В том же 1599 году скончался униатский митрополит Михаил Рагоза. Преемником ему король назначил Ипатия Потея, то есть самого энергичного из русских епископов-отщепенцев. Возведя его на митрополию, Сигизмунд III оставил за Потеем и прежнюю его Владимирскую епископию со всеми принадлежавшими ей имуществами; что сосредоточивало в его руках большие материальные средства, которыми он широко воспользовался для своего служения делу унии. Это дело пошло теперь значительно успешнее, благодаря его энергии. Так, отправляя послушную грамоту слуцкому духовенству и призывая его к повиновению, он заключает ее угрозой: «Помните, что я вам не Рагоза». Одним из первых деяний сего митрополита было изгнание из Вильны красноречивого проповедника и обличителя унии Стефана Зизания и отнятие Троицкого монастыря у Виленского братства. При этом монастыре он основал митрополичий коллегиум или униатскую семинарию. Но попытка его, по смерти архимандрита Никифора Тура, завладеть Киево-Печерской лаврой потерпела такую же неудачу, как и попытка его предшественника, благодаря заступничеству киевской православной шляхты[95].


Одновременно с борьбой западнорусского православия против унии на поприще всякого рода действий и мер, церковных и гражданских, закипела и борьба между ними в области мысли и письменности, то есть в области литературной. Укажем важнейшие явления в этой сфере.

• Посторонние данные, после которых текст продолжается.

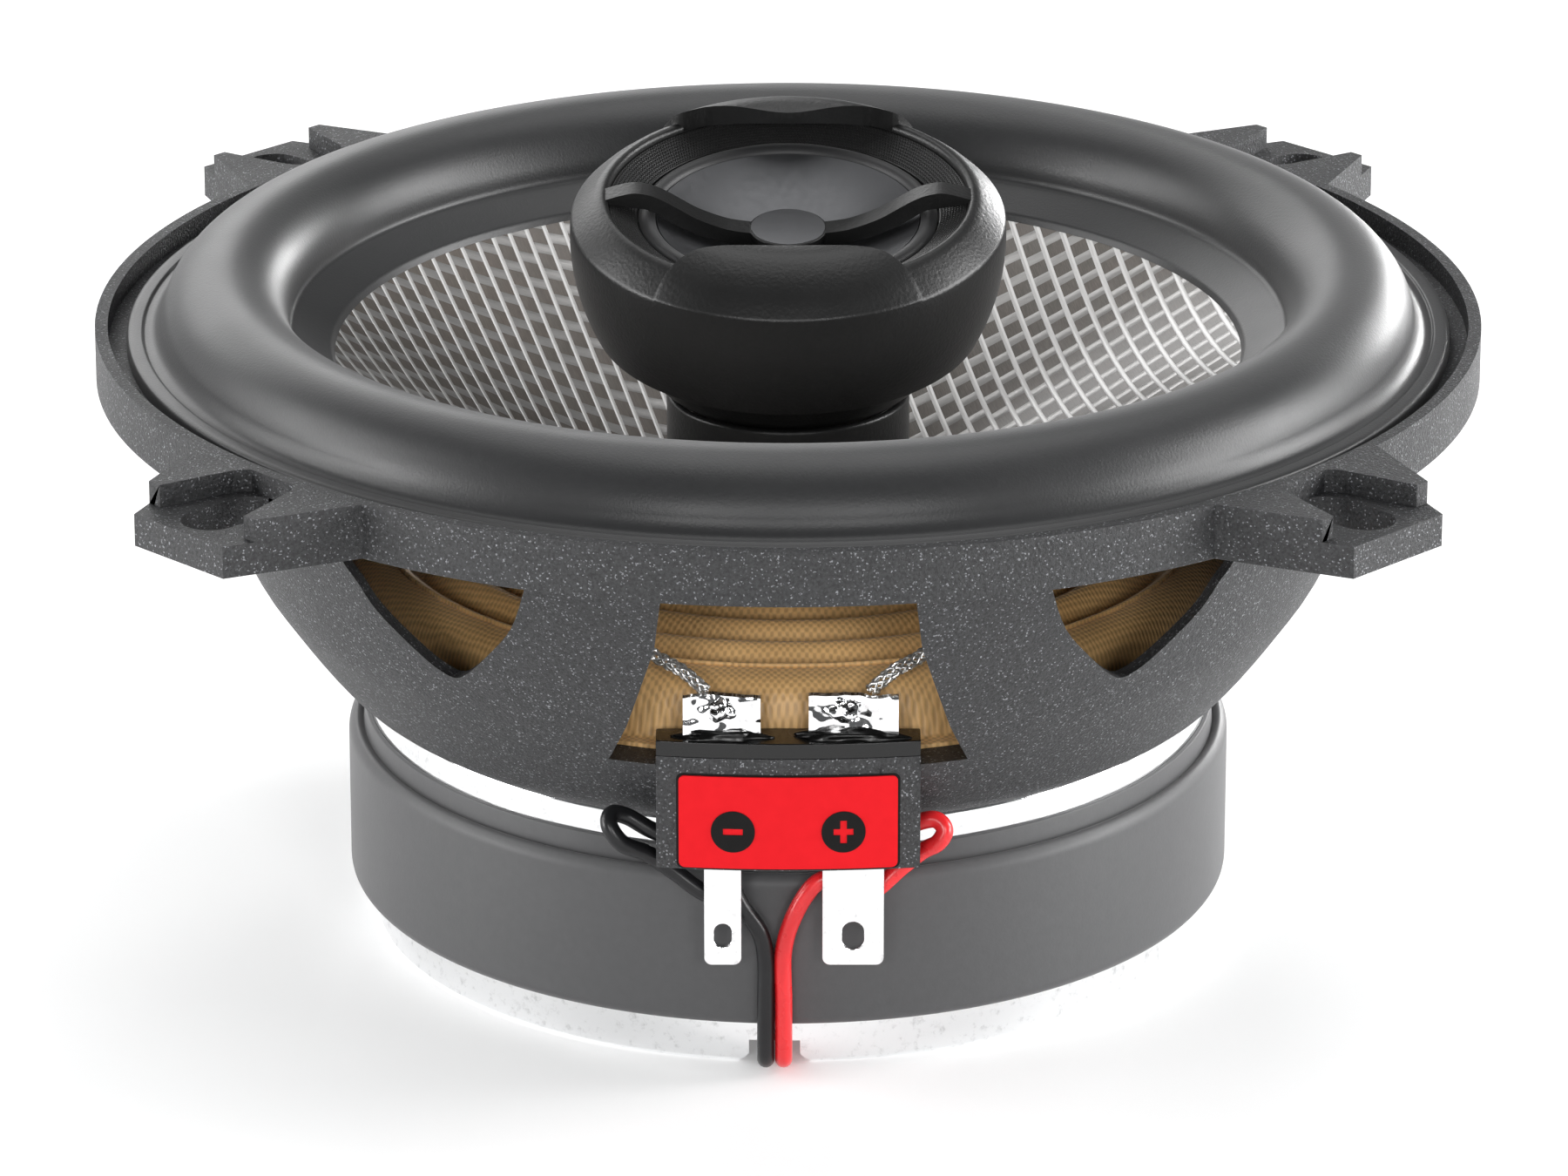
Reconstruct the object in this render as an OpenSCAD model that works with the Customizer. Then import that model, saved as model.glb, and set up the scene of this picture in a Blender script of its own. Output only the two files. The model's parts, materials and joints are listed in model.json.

Во-первых, уже самый Брестский собор 1596 года сделался предметом повествований и толкований обеих сторон, следовательно, написанных с разных точек зрения и различными красками. Вскоре после этого собора в следующем, 1597 году появились два повествования о нем. Одно из них принадлежит перу иезуита Петра Скарги; оно издано на польском языке («Собор Берестейский») и на русском («Оборона синоду Берестейскому») и, конечно, прославляет собственно униатскую часть собора, а православную унижает и отрицает ее законность. Другое сочинение — православного автора, оставшегося неизвестным, — изданное на польском языке в Кракове, озаглавлено приблизительно так: «Эктезис или краткий обзор деяний поместного собора в Бресте Литовском»; оно посвящено преимущественно православной части собора, считая только ее истинным и законным собранием. Эти две книги немедленно вызвали ряд полемических сочинений в противуположных лагерях. Против Скарги в том же 1597 году в Вильне вышло обширное сочинение на польском языке (а потом и на русском) под заглавием «Апокрисис», то есть «Ответ»; автор его скрыл свое имя под псевдонимом Христофор Филалет. Любопытно, что в действительности сочинитель сей книги был не православный, а протестантский ученый писатель, некто Христофор Вронский, предпринявший оборону православия по поручению князя Константина Острожского и награжденный от него поместьями. Книга его отличается дельным историческим изложением и в то же время обнаруживает большие богословские познания. Задетые за живое успехом сей книги, сторонники унии в защиту ее выдали сочинение «Антиррисис, или Апология против Христофора Филалета», по поручению Ипатия Потея написанное на латинском языке учителем его брестской школы неким греком Петром Аркудием (скрывшим свое имя под псевдонимом Филотей), потом переведенное на русский и польский языки. С православной стороны после «Апокрисиса» замечательными сочинениями являются: «Отпись» некоего острожского клирика, направленная преимущественно против Флорентийского собора, и «Перестрога», принадлежащая перу одного львовского священника, в особенности обличающая тайные приготовления к унии и несправедливость папских притязаний.